Having triumphantly resuscitated Kermit and co. in 2011 with the The Muppets , director James Bobin faces that Difficult Second Movie hurdle. Reassuringly for long-time Muppet fans, he and writer Nicholas Stoller have knocked up a globe-trotting jewel heist that’s firmly in the tradition of The Great Muppet Caper (1981).

Much more knowing in tone, and more busily plotted than Jason Segel and Stoller’s innocent and nostalgic 2011 take, it revels in the comedy cunning of Constantine: Kermit’s Russian doppelganger and the world’s most wanted criminal.

Swapping places with a gulag-slammed Kermie, then whisking the easily-duped Muppets on a European tour as cover for his audacious art-thefts, he’s the film’s villainous motor. As his resentful human sidekick Dominic Badguy (“It’s pronounced Badgey. It’s French”), Ricky Gervais’ deadpan spices up the generous helpings of sweet-natured slapstick and ‘friends first’ morality.

But as the story ricochets through European capitals at a whistlestop pace, it starts to register as frantic and overstuffed. Ty Burrell’s bumbling Clouseau-ish Interpol agent feels all of a piece with the ’60s caper-movie mood. Yet Kermit’s stretch in a Siberian prison seems a one-joke idea inflated with winking movie gags (that Lector mask, a Shawshank -style poster of Miss Piggy) that even Tina Fey’s vampy commandant can’t animate.

Celebrity cameos have always been a Muppet mainstay, but here they come in a veritable blizzard, ranging from snatched glimpses of Lady Gaga and Sean Combs, to smirking gulag-gang appearances from Danny Trejo, Ray Liotta and Tom Hiddleston. This glut of star-spotting sometimes makes the film resemble that other ’60s movie craze: the madcap chase film – top-heavy with ker-aazy cameos.

However, Gervais, the only star with a part big enough to sink his teeth into, is an unhurried delight in the film’s hectic whirl. And despite the breakneck pace, the movie manages to keep intact that all-important Muppety balance between adult pop-culture snickering and goofy child-pleasing pratfalls.

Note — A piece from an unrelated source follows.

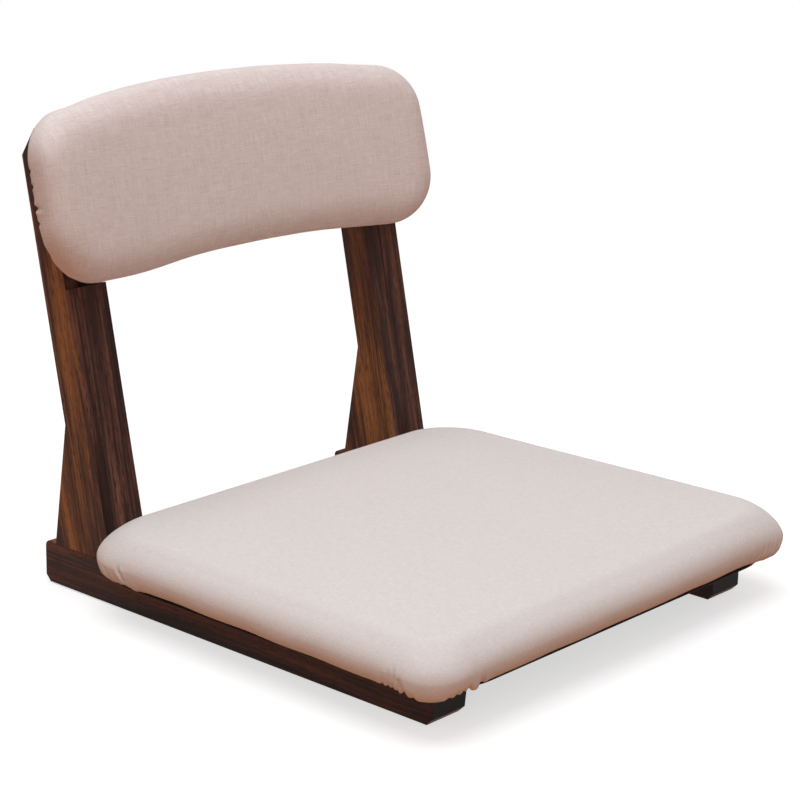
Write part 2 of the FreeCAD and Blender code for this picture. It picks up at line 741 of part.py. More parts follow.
def add_back_cover(staples):
    outside = back_form("back_cover_outside", "0")
    inside = back_form("back_cover_inside", "fabric_thickness")
    shell = cut("back_cover_shell", outside, inside)
    window = bent_panel("back_cover_window", "(board_rear_radius - overrun)", "(back_bend_radius + overrun)",
                        "back_hem_width")
    place_back_frame(window)
    return keep(cut("back_cover", cut("back_cover_hemmed", shell, window), staples))


def back_board_panel():
    panel = bent_panel("back_board_panel", "board_front_radius", "board_rear_radius", "back_board_inset")
    place_back_frame(panel)
    return panel


def add_back_foam(panel):
    """The foam lies on the board and is drawn back round its edge."""
    return keep(cut("back_foam", back_form("back_foam_form", "(fabric_thickness + foam_clearance)"), panel))


def add_back_board(panel, staples):
    ways = add_body("back_board_nut_ways")
    places = four_places("back_bolt_low", "back_bolt_low + back_bolt_spacing")
    barrels = circles(ways, "back_board_barrels", "XY_Plane", places, loose("nut_barrel_diameter"), "0")
    pad(ways, barrels, "back_nut_face", "back_board_barrel_ways")
    flanges = circles(ways, "back_board_flanges", "XY_Plane", places, loose("nut_flange_diameter"),
                      "back_nut_face - nut_flange_thickness")
    pad(ways, flanges, "back_board_thickness", "back_board_flange_ways")
    place_bolt_frame(ways)
    return keep(cut("back_board", cut("back_board_drilled", panel, ways), staples))


def add_back_lining(staples):
    """The cloth panel that closes the pad's rear face."""
    panel = bent_panel("back_lining_panel", "cover_rear_radius", "back_bend_radius", "lining_edge_distance")
    place_back_frame(panel)
    ways = add_body("back_lining_bolt_ways")
    places = four_places("back_bolt_low", "back_bolt_low + back_bolt_spacing")
    pad(ways, circles(ways, "back_lining_bolts", "XY_Plane", places, loose("bolt_diameter"), "0"),
        "back_nut_face", "back_lining_bolt_holes")
    place_bolt_frame(ways)
    return keep(cut("back_lining", cut("back_lining_drilled", panel, ways), staples))


# Fasteners, drawn once and repeated across the chair and along local Y

def repeat(body, features, spacing=None, count=2):
    copies = body.newObject("PartDesign::MultiTransform", f"{body.Name}_copies")
    across = body.newObject("PartDesign::Mirrored", f"{body.Name}_across")
    across.MirrorPlane = (origin_part(body, "YZ_Plane"), [""])
    steps = [across]
    if spacing:
        along = body.newObject("PartDesign::LinearPattern", f"{body.Name}_along")
        along.Direction = (origin_part(body, "Y_Axis"), [""])
        along.Occurrences = count
        bind(along, "Length", spacing)
        steps.append(along)
    copies.Originals = features
    copies.Transformations = steps
    body.Tip = copies
    doc.recompute()


def disc(body, name, y, diameter, thickness, level):
    sketch = circles(body, f"{name}_circle", "XY_Plane", [("member_middle", y)], diameter, level)
    return pad(body, sketch, thickness, name)


def hexagon(y, width):
    """Corners of a hexagon of this width across its flats, round the first fastener."""
    return [(f"member_middle + {width} / sqrt(3) * cos({turn} * 1 deg)",
             f"{y} + {width} / sqrt(3) * sin({turn} * 1 deg)") for turn in range(0, 360, 60)]


def add_fasteners(name, kind, y, spacing, under_head, length, place):
    """Socket screws whose heads' undersides lie at the level under_head."""
    body = add_body(name)
    head = disc(body, f"{name}_head", y, f"{kind}_head_diameter", f"{kind}_head_height",
                f"{under_head} - {kind}_head_height")
    shank = disc(body, f"{name}_shank", y, f"{kind}_diameter", length, under_head)
    hole = outline(body, f"{name}_hexagon", "XY_Plane", hexagon(y, f"{kind}_socket_width"),
                   f"{under_head} - {kind}_head_height")
    socket = pocket(body, hole, f"{kind}_socket_depth", f"{name}_socket")
    repeat(body, [head, shank, socket], spacing)
    place(body)
    return keep(body)


def add_washers(name, y, spacing, level, place):
    body = add_body(name)
    base = f"{level} - washer_thickness"
    plate = disc(body, f"{name}_plate", y, "washer_diameter", "washer_thickness", base)
    hole = circles(body, f"{name}_hole", "XY_Plane", [("member_middle", y)], loose("bolt_diameter"), base)
    repeat(body, [plate, pocket(body, hole, "washer_thickness", f"{name}_bore")], spacing)
    place(body)
    return keep(body)


def add_tee_nuts(name, y, spacing, level, place):
    """Nuts pressed into a board, with their flanges' upper faces at this level."""
    body = add_body(name)
    flange = disc(body, f"{name}_flange", y, "nut_flange_diameter", "nut_flange_thickness",
                  f"{level} - nut_flange_thickness")
    barrel = disc(body, f"{name}_barrel", y, "nut_barrel_diameter", "nut_barrel_length",
                  f"{level} - nut_flange_thickness - nut_barrel_length")
    depth = "(nut_flange_thickness + nut_barrel_length)"
    hole = circles(body, f"{name}_hole", "XY_Plane", [("member_middle", y)], loose("bolt_diameter"),
                   f"{level} - {depth}")
    repeat(body, [flange, barrel, pocket(body, hole, depth, f"{name}_bore")], spacing)
    place(body)
    return keep(body)


def add_bolted_joint(word, y, spacing, floor, nut_face, place):
    """Bolts with their washers on a wooden floor, which end in tee nuts whose faces lie at nut_face."""
    under_head = f"({floor} - washer_thickness)"
    length = f"{nut_face} - nut_flange_thickness - {under_head}"
    add_fasteners(f"{word}_bolts", "bolt", y, spacing, under_head, length, place)
    add_washers(f"{word}_washers", y, spacing, floor, place)
    add_tee_nuts(f"{word}_tee_nuts", y, spacing, nut_face, place)


def add_dowels():
    body = add_body("upright_dowels")
    pin = disc(body, "upright_dowel", "dowel_y", "dowel_diameter", "dowel_length", "rail_top - dowel_in_rail")
    repeat(body, [pin])
    place_body(body)
    return keep(body)


def add_glides():
    body = add_body("floor_glides")
    glide = disc(body, "floor_glide", "-glide_y", "glide_diameter", "glide_thickness", "0")
    repeat(body, [glide], "2 * glide_y", 3)
    place_body(body)
    return keep(body)


def build():
    fill_sheet()
    for word, side in SIDES:
        add_rail(word, side)
        add_upright(word, side)
    add_dowels()
    add_glides()
    add_fasteners("upright_screws", "screw", "screw_y", "screw_spacing", "(glide_proud + screw_sink)",
                  "screw_length", place_body)
    seat_spacing = "seat_bolt_rear_y - seat_bolt_front_y"
    add_bolted_joint("seat", "seat_bolt_front_y", seat_spacing, "seat_bolt_floor", "seat_board_top",
                     place_body)
    add_bolted_joint("back", "back_bolt_low", "back_bolt_spacing", "back_bolt_floor", "back_nut_face",
                     place_bolt_frame)
    staples = add_seat_staples()
    add_seat_underlay(staples)
    add_seat_board(staples)
    add_seat_foam()
    add_seat_cover(staples)
    staples = add_back_staples()
    add_back_lining(staples)
    panel = back_board_panel()
    add_back_board(panel, staples)
    add_back_foam(panel)
    add_back_cover(staples)
    doc.recompute()


def check_and_write():
    for item in doc.Objects:
        if {"Invalid", "Error"} & set(item.State):
            raise RuntimeError(f"{item.Name} did not build: {item.State}")
    for item in parts:
        if item.Shape.isNull() or not item.Shape.isValid() or not item.Shape.Solids:
            raise RuntimeError(f"{item.Label} has no sound shape")
    os.makedirs("parts", exist_ok=True)
    for item in parts:
        item.Shape.exportStep(f"parts/{item.Label}.step")
        box = item.Shape.optimalBoundingBox(False)
        print(f"{item.Label}: {len(item.Shape.Solids)} solids, {item.Shape.Volume:.0f} mm3, X {box.XMin:.2f}"
              f" {box.XMax:.2f}, Y {box.YMin:.2f} {box.YMax:.2f}, Z {box.ZMin:.2f} {box.ZMax:.2f}")


build()
check_and_write()
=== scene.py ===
# %% [markdown]
# # A legless floor chair
# Two scorched wooden rails lie on the floor, two uprights lean back from their rear ends, and
# two padded cushions with a pale woven cover sit on them. The wooden pieces come from the
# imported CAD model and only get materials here. The soft pieces are modelled in this file,
# because cloth has folds, gathers and a hang that a solid model can't hold.
#
# Everything is in metres, in the CAD model's own frame: X across the chair, Y to its back and
# Z up, with the origin on the floor.

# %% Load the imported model
import json
import math

import bpy
import numpy as np
from mathutils import Matrix, Vector


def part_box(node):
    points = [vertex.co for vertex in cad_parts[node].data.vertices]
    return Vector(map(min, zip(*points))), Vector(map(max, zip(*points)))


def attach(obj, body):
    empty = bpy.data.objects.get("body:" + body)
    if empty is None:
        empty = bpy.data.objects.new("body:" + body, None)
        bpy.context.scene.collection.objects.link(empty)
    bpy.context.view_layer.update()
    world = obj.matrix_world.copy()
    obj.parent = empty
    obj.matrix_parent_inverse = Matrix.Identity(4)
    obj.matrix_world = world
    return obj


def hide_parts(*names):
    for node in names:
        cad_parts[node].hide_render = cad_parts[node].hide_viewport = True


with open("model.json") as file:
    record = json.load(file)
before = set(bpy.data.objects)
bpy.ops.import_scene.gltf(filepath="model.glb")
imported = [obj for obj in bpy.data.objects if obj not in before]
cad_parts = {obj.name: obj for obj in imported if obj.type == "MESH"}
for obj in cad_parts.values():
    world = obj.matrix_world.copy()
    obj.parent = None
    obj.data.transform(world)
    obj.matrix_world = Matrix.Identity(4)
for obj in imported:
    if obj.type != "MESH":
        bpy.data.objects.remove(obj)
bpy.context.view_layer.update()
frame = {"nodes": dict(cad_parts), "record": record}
MM = 0.001


def new_object(name, data):
    """An object for new data, linked to the scene."""
    made = bpy.data.objects.new(name, data)
    bpy.context.scene.collection.objects.link(made)
    return made


# %% [markdown]
# ## Camera
# The camera's place and lens were worked out from the long straight edges of the rails and
# uprights in the photograph. It stands to the front left of the chair, a little above it, and is
# tilted by about a degree. Azimuth 0 would look along +Y.

# %% Camera
CAMERA_PLACE = Vector((-1458.25, -1292.30, 743.08)) * MM
CAMERA_AZIMUTH = math.radians(-48.46)
CAMERA_ELEVATION = math.radians(16.47)
CAMERA_ROLL = math.radians(1.17)
FOCAL_PIXELS = 2428.98
PHOTO_PIXELS = 800

camera = new_object("camera", bpy.data.cameras.new("camera"))
camera.data.sensor_width = 36
camera.data.lens = FOCAL_PIXELS / PHOTO_PIXELS * camera.data.sensor_width
camera.data.clip_start = 0.1
backward = Vector((math.sin(CAMERA_AZIMUTH) * math.cos(CAMERA_ELEVATION),
                   -math.cos(CAMERA_AZIMUTH) * math.cos(CAMERA_ELEVATION),
                   math.sin(CAMERA_ELEVATION)))
facing = (-backward).to_track_quat("-Z", "Y").to_matrix().to_4x4()
camera.matrix_world = Matrix.Translation(CAMERA_PLACE) @ facing @ Matrix.Rotation(CAMERA_ROLL, 4, "Z")
bpy.context.scene.camera = camera
print("lens:", round(camera.data.lens, 1), "mm")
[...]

Playing a key role are the songs, once again from Bret Mackenzie, including the self-mocking opener ‘We’re Doing a Sequel’ that assures us that ‘It’s what we do in Hollywood/ Though it’s never quite as good’. Never was a truer word spoken in jest…

Verdict:

Smartly spoofy rather than sweetly nostalgic, this distractingly star-studded jaunt is fast and funny, but short on emotional punch. But a good time awaits for kids and long-time Muppet-lovers.